13 Reasons Why

13 Reasons Why is an American teen drama series from Netflix. The fourth and final season landed on the platform earlier this month and the season finale has divided fans, and angered some people living with HIV.

I’ve never watched the show, in fact until I saw the furore breakout on ‘HIV Twitter’ I’d never even heard of it. The fact I could watch the HIV/AIDS storyline in short YouTube clips in less than ten minutes is a major part of the problem.

The story was rushed, the rapid decline you see in Justin’s health largely unrealistic (he’s the character diagnosed with the virus), and the script and dialogue displayed piss poor medical practice.

I take issue with a lot of the criticism towards to show solely being focused on the fact they decided to kill the character, with viewers witnessing him dying in a hospital bed after collapsing at the high school prom.

Yes effective medication exists, yes this enables people living with HIV to live well, to have healthy lives and protect their sexual partners from getting the virus, but there are lots of people who still experience poor health outcomes. Access to treatment isn’t guaranteed, and too many people are still diagnosed late and many people are still too afraid to test for HIV.

People with HIV are still dying.
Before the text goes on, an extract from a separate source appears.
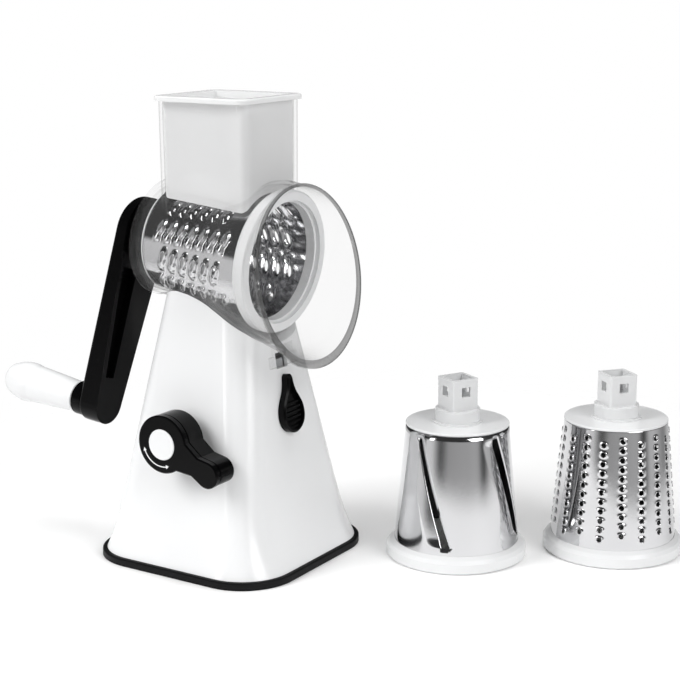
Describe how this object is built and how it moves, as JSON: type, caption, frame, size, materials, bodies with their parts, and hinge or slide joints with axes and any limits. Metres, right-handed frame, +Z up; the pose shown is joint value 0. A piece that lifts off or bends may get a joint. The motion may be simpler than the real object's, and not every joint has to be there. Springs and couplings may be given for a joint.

Two close friends, who had a huge impact on my life died in 2019. And it was the anniversary of the memorial for one of those friends yesterday that led me to want to learn more about this show and the controversial subplot.

How many deaths are recorded in people living with HIV?

Global deaths

Data isn’t recorded in the same way in every country. It is important to pay attention to how data is defined and reported – the direct sources of surveillance information should outline this.

UNAIDS report that AIDS-related mortality has declined by 33% since 2010 and AIDS-related deaths have been reduced by more than 56% since the peak in 2004. According to their 2019 factsheet around 770 000 [570 000–1.1 million] people died from AIDS-related illnesses worldwide in 2018.

They report 13,000 [9,400–16 000] AIDS-related deaths in 2018 from their ‘western and central Europe and North America’ region.


The Centers for Disease Control and Prevention (CDC, the US health protection agency) reports on deaths due to any cause, so not necessary AIDS-related or with any connection to an individual’s HIV status.

Their data reports 15,820 deaths in 2018 among adults and adolescents with diagnosed HIV in the US and dependent areas. Justin’s death is of course fictitious but in 2018 the CDC recording the following number of deaths in the USA based on the following transmission categories across all men:

  • Male-to-male sexual contact: 6,578
  • Injection drug use: 2,114
  • Male-to-male sexual contact and injection drug use: 1,378
  • Heterosexual contact: 1,528

To put these figures into context the CDC reported 1,040,352 adults and adolescents were living with diagnosed HIV infection in the United States and 6 dependent areas in the same year.


Public Health England (PHE) reported 473 deaths in people living with HIV in 2018. Using a calculation of between 22-47% of deaths being attributed to AIDS-defining illness they estimate this number to be a maximum of 222. Mortality rates in the UK are highest in those with HIV who inject drugs. Key commentary from PHE is their advice that those diagnosed with HIV late are at increased risk of developing an AIDS-defining illness and continue to have a more than 10-fold increased risk of death in the year following their diagnosis.

Controversy sparks interest

Was this season poorly written? Or were the producers well aware these scenes would be debated amongst fans, or encourage new interest in the series? As I started to write this piece I almost tuned into the episode myself. Maybe being decommissioned after four seasons had an impact on how they wanted to share Justin’s story.

Experiences with HIV aren’t always positive, there isn’t always a happy ending. Must the media always depict a favoured outcome, or one that fits a palatable narrative for today’s health promotion messaging? No. Do TV and film have a responsibility to portray issues through a sensitive, realistic and factually correct storyline? Absolutely. Soaps, dramas and films can take health messaging to whole new audiences and reach people campaigns will never touch, especially in the context of how under-funded HIV now is in 2020.

HIV storylines through TV and film largely only tackle death and loss if they’re set before the advent of effective combination antiretroviral therapy in the second half of the 1990s. Shows like Pose and films like Rent have attempted to sensitively engage audiences in the pain and anger that people losing loved ones to AIDS experienced.

It is interesting to see that 13 Reasons Why tried to break this pattern by engaging this narrative in modern times, but the delivery was poor, and not acceptable. The writers had an opportunity to tell a different type of story. By all accounts, in failing to give time to the storyline, and include information of what Justin’s life could have been like had he tested sooner, they ultimately didn’t manage to educate their audience about HIV and also left viewers dissatisfied with the portrayal of the character’s demise.